The uncertainty of what constitutes onboarding tools is raised across multiple comments and summarized with this comment by a designer who works across multiple python based scientific and research OSS “We have a YouTube channel with some videos. I don’t know if I totally consider those onboarding tools.”

Onboarding is thought of as important when paired critically with a tool’s need for new user adoption, citation or popularity.

There’s also an unclear understanding of what users ‘really do’ when first interacting with their own particular science and research OSS tools which seems informed by the perspectives and experiences of the people we spoke to and the other that are configuring and building the OSS tools and how much they lean towards an OSS interpretation of the users of their OSS tool. Some onboarding behaviors are contradictory, such as this comment from a community manager for a data visualization OSS tool, about starting by hacking and not reading the documentation.

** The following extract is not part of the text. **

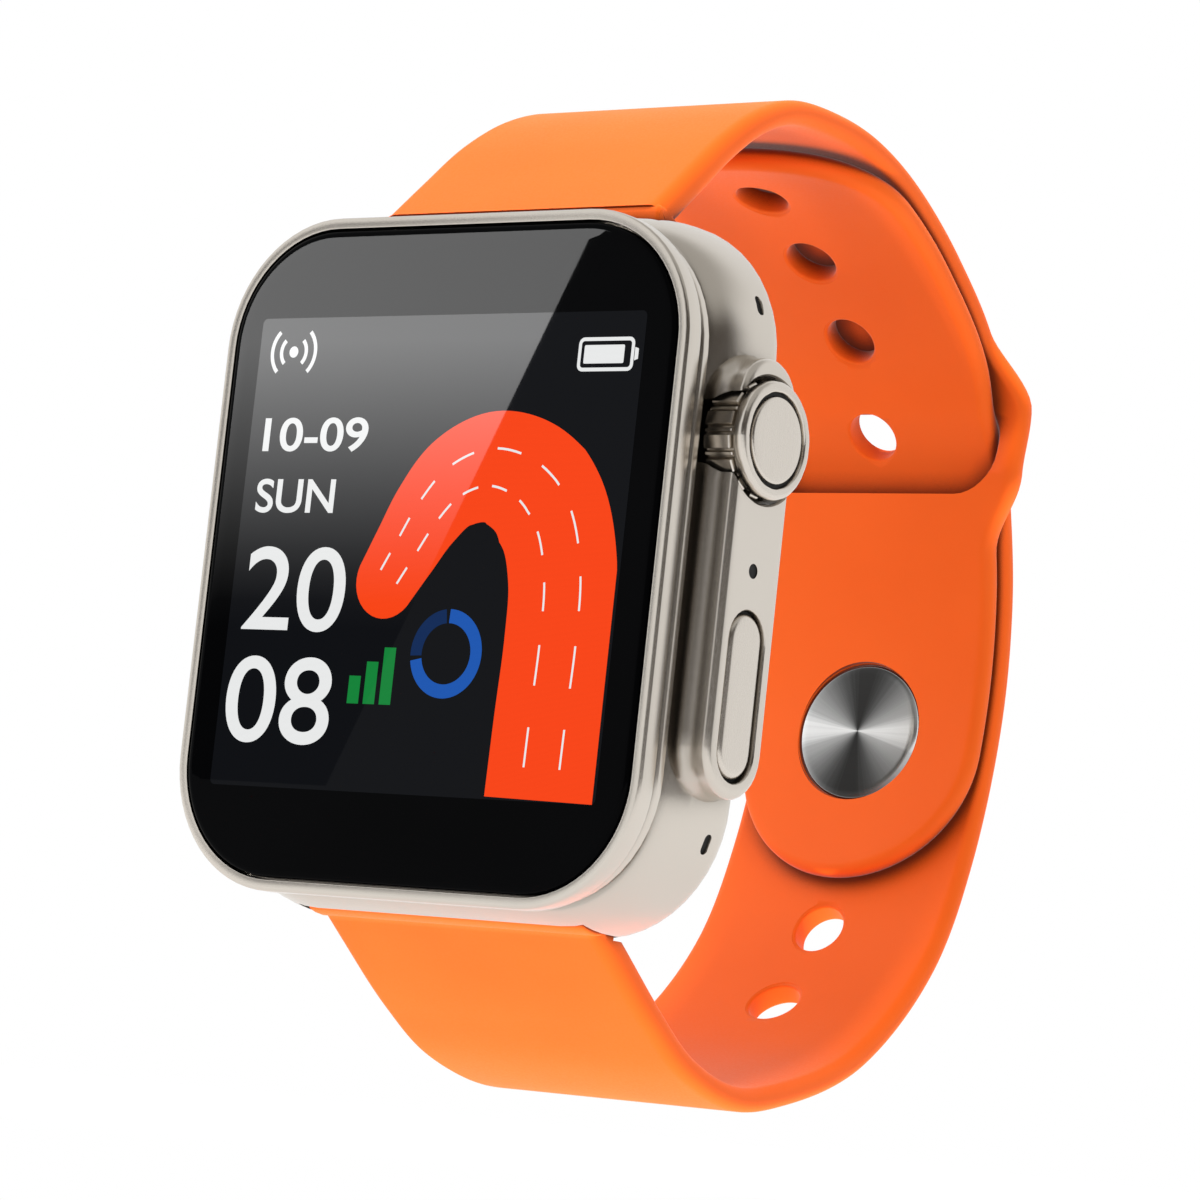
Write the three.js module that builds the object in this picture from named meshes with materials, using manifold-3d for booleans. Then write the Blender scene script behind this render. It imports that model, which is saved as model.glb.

“Nobody reads the manual. Everybody starts by hacking, and programming first, I try to do the thing. And then when they realize they can’t do the thing, they may be going look, the docs, but then Well, it’s just Google search, like, you know, search advice type of answer. So I think, I think a lot of this is just like a general reflection of how folks learn to code.”

Which may be true for more coder, developer aligned users but isn’t the universal experience of users of science and research OSS where they are either ‘taught’ by other academics, by the documentation or the wider community.